In the normal course of business, the Company is exposed to the impact of foreign currency fluctuations.
The Company limits these risks by following established risk management policies and procedures, including the
use of derivatives. See Note 2 for further information on our accounting policy for derivative financial instruments.
Derivatives Not Designated as Hedging Instruments – The Company’s derivative contracts principally
address foreign exchange fluctuation risk for the Euro. As of December 31, 2010, derivatives with a notional value
of 30 million Euros resulting in a liability of $0.2 million are recorded in “Accrued expenses and other current
liabilities” in the Consolidated Balance Sheet. Foreign exchange derivatives outstanding as of December 31, 2010
associated with foreign currency transaction risks resulted in an asset of $1.0 million, recorded in “Prepaid expenses
and other current assets” in the Consolidated Balance Sheet. As of December 31, 2009, there were no outstanding
contracts for derivatives not designated as hedging instruments. Foreign exchange gains of $3.0 million and $4.0
million for the years ended December 31, 2010 and 2008, respectively, and foreign exchange losses of $2.7 million
for the year ended December 31, 2009, were recorded in “Foreign currency transactions and other” in the
Consolidated Statement of Operations. The settlement of derivative contracts for the twelve months ended
December 31, 2010 and 2009 resulted in a net cash inflow of $3.6 million and $5.2 million, respectively, and is
reported within “Net cash provided by operating activities” on the Consolidated Statements of Cash Flows.

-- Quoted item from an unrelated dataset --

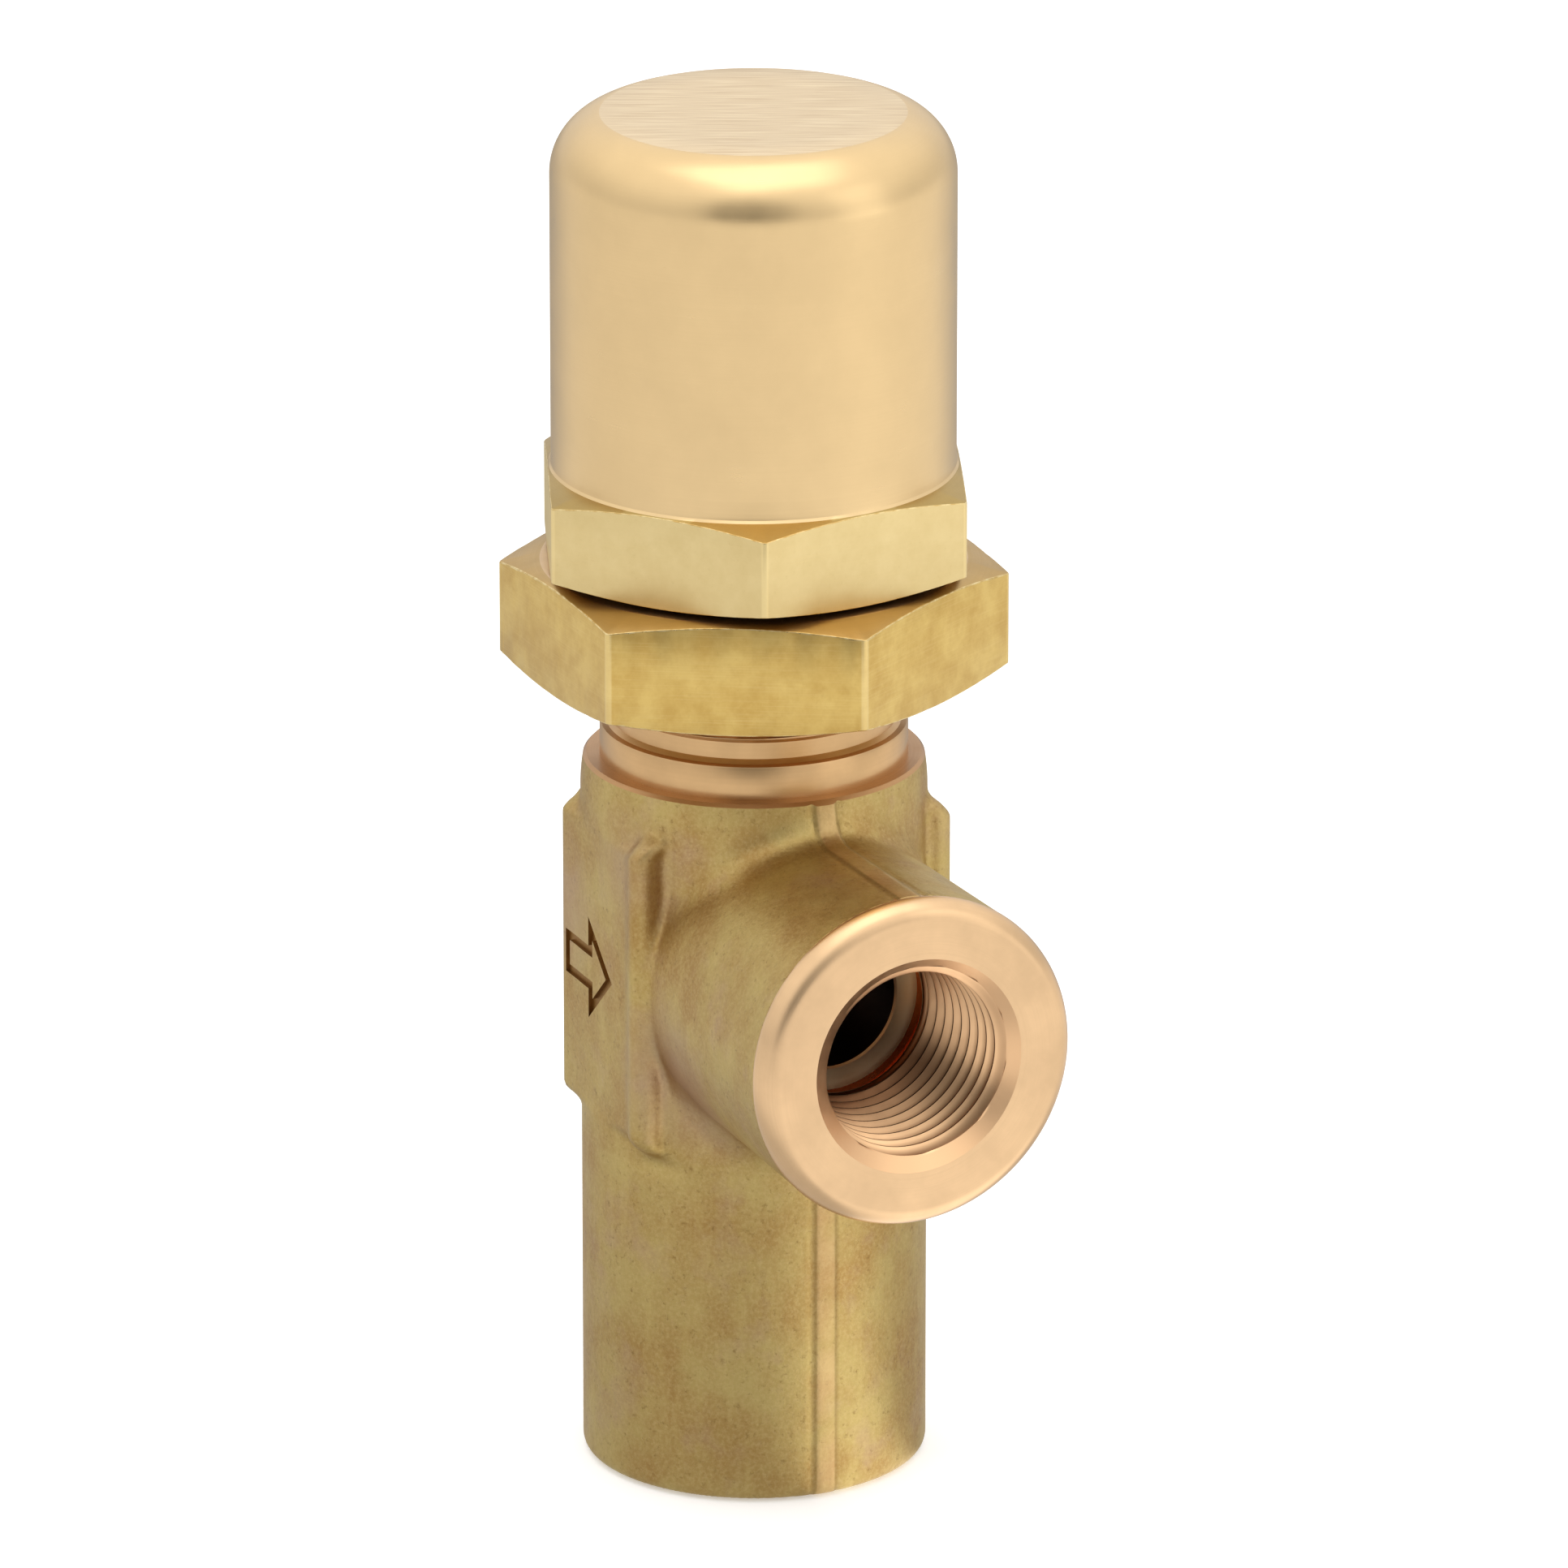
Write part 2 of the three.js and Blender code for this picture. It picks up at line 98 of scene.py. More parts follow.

Derivatives Designated as Hedging Instruments – As of December 31, 2010 and 2009, the Company has
outstanding foreign currency forward contracts for 378 million Euros and 183 million Euros, respectively, to hedge
a portion of its net investment in a foreign subsidiary. These contracts are all short-term in nature. Hedge
ineffectiveness is assessed and measured based on changes in forward exchange rates. The net fair value of these
derivatives at December 31, 2010 of $2.8 million is recorded as a liability of $6.8 million in “Accrued expenses and
other current liabilities” and as an asset of $4.0 million in “Prepaid expenses and other current assets” in the
Consolidated Balance Sheet. Derivative assets at December 31, 2009 of $8.0 million are recorded in “Prepaid
expenses and other current assets” in the Consolidated Balance Sheet.